TASK TO CARRY OUT
Go from the first line to the line with "return baked(piece)" and return those lines verbatim, ends included.
——
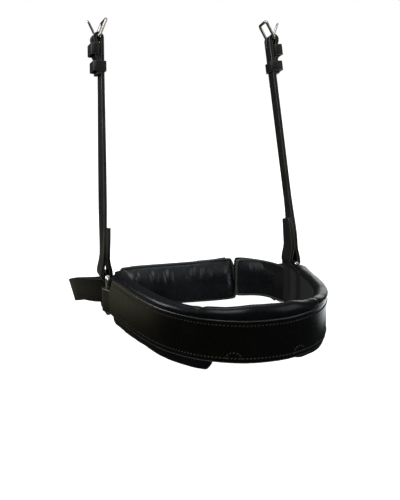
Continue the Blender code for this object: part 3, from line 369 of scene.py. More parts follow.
def subdivided(piece):
    finer = piece.modifiers.new("finer", "SUBSURF")
    finer.levels = 1
    finer.render_levels = 1
    return baked(piece)


WIRES = ["chin_buckle_frame", "chin_buckle_tongue"]
for side in SIDES:
    WIRES += [side + "_ring", side + "_buckle_frame", side + "_buckle_tongue"]
for node in WIRES:
    wire = smoothed(subdivided(merged_copy(node, node + "_steel")), math.radians(70))
    settle(set_look(wire, STEEL), "polished_steel", node)
roller = set_look(merged_copy("chin_buckle_roller", "chin_roller_steel"), STEEL)
settle(smoothed(shaved(roller, ROLLER_SHAVE)), "polished_steel", "chin_buckle_roller")
print("wires dressed:", len(WIRES))

# %% [markdown]
# The nosepiece follows one line in plan: the bow over the nose. Everything on it is laid out along
# that line and inwards from it, like a pattern cutter's template, so the line comes first. It is a
# smooth curve through a few shares of the half width and the depth.

# %% The line of the nosepiece
NOSE_HALF_WIDTH = 77.5 * MM
NOSE_DEPTH = 149.5 * MM
NOSE_SHARES = (
    (0.0, 1.0), (0.258, 0.977), (0.542, 0.883), (0.755, 0.723),
    (0.877, 0.515), (0.937, 0.355), (1.0, 0.161),
)
PANEL_TOP = 14.0 * MM
RIGHT_END_FALL = 2.5 * MM
FALL_START, FALL_RUN = 0.75, 0.15


def smooth(share):
    share = min(1.0, max(0.0, share))
    return share * share * (3.0 - 2.0 * share)


def spline(points, steps=16):
    knots = [Vector(p) for p in points]
    knots = [2 * knots[0] - knots[1], *knots, 2 * knots[-1] - knots[-2]]
    line = []
    for before, start, end, after in zip(knots, knots[1:], knots[2:], knots[3:]):
        for i in range(steps):
            t = i / steps
            line.append(0.5 * (2 * start + (end - before) * t
                               + (2 * before - 5 * start + 4 * end - after) * t * t
                               + (3 * start - before - 3 * end + after) * t ** 3))
    return [*line, knots[-2]]


def resampled(points, count):
    lengths = [0.0]
    for a, b in zip(points, points[1:]):
        lengths.append(lengths[-1] + (b - a).length)
    even, k = [], 0
    for i in range(count):
        wanted = lengths[-1] * i / (count - 1)
        while k < len(points) - 2 and lengths[k + 1] < wanted:
            k += 1
        even.append(points[k].lerp(points[k + 1], (wanted - lengths[k]) / (lengths[k + 1] - lengths[k])))
    return even


def nose_stations(count, overhang=0.0):
    """Places along the nosepiece: (share along it, point, inward direction)."""
    half = [(x * NOSE_HALF_WIDTH, -y * NOSE_DEPTH) for x, y in NOSE_SHARES]
    line = spline([(-x, y) for x, y in reversed(half[1:])] + half)
    if overhang:
        line = [line[0] + (line[0] - line[1]).normalized() * overhang, *line,
                line[-1] + (line[-1] - line[-2]).normalized() * overhang]
    line = resampled(line, count)
    stations = []
    for i, point in enumerate(line):
        ahead = line[min(i + 1, count - 1)] - line[max(i - 1, 0)]
        stations.append((i / (count - 1), point, Vector((-ahead.y, ahead.x)).normalized()))
    return stations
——
EXERCISE ANSWER
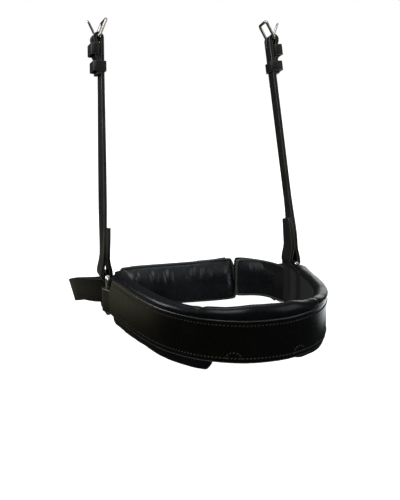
Continue the Blender code for this object: part 3, from line 369 of scene.py. More parts follow.
def subdivided(piece):
    finer = piece.modifiers.new("finer", "SUBSURF")
    finer.levels = 1
    finer.render_levels = 1
    return baked(piece)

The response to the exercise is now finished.